New Insights on Gamma-Ray Burst Radiation Mechanisms from Multiwavelength Observations 后印本

摘要: The study of high-energy gamma-ray emission from gamma-ray bursts (GRBs) involves complex synchrotron radiation and synchrotron self-Compton (SSC) scattering mechanisms with multiple parameters exhibiting a wide distribution. Recent advancements in GRB research, particularly the observation of very high energy (VHE, >100 GeV) radiation, have ushered in a new era of multiwavelength exploration, offering fresh perspectives and limitations for understanding GRB radiation mechanisms. This study aimed to leverage VHE observations to refine constraints on synchrotron + SSC radiation from electrons accelerated by forward shocks.

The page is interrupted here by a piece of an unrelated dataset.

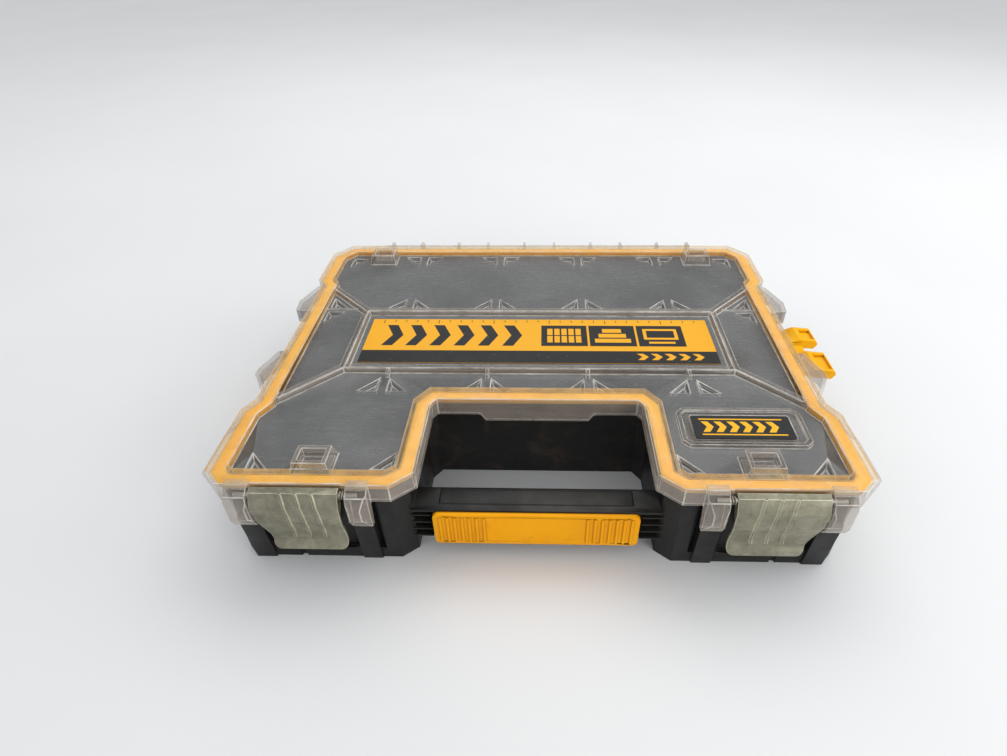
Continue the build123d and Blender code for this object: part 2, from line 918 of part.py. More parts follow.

By analyzing two external environments—the uniform interstellar medium and stratified stellar wind medium, we conducted spectral and variability fitting for five specific bursts (GRB 180720B, GRB 190114C, GRB 190829A, GRB 201216C, and GRB 221009A) to identify the optimal parameters characterizing these events. A comparative analysis of model parameter distributions with and without VHE radiation observations reveals that the magnetic energy equipartition factor B is more concentrated with VHE emissions. This suggests that VHE emissions may offer greater constraints on this microphysical parameter. Additionally, we found that the energy budget between VHE and keV–MeV γ-ray emissions under the SSC radiation exhibits an almost linear relationship, which may serve as a tool to differentiate radiation mechanisms. We anticipate future statistical analyses of additional VHE bursts to validate our findings.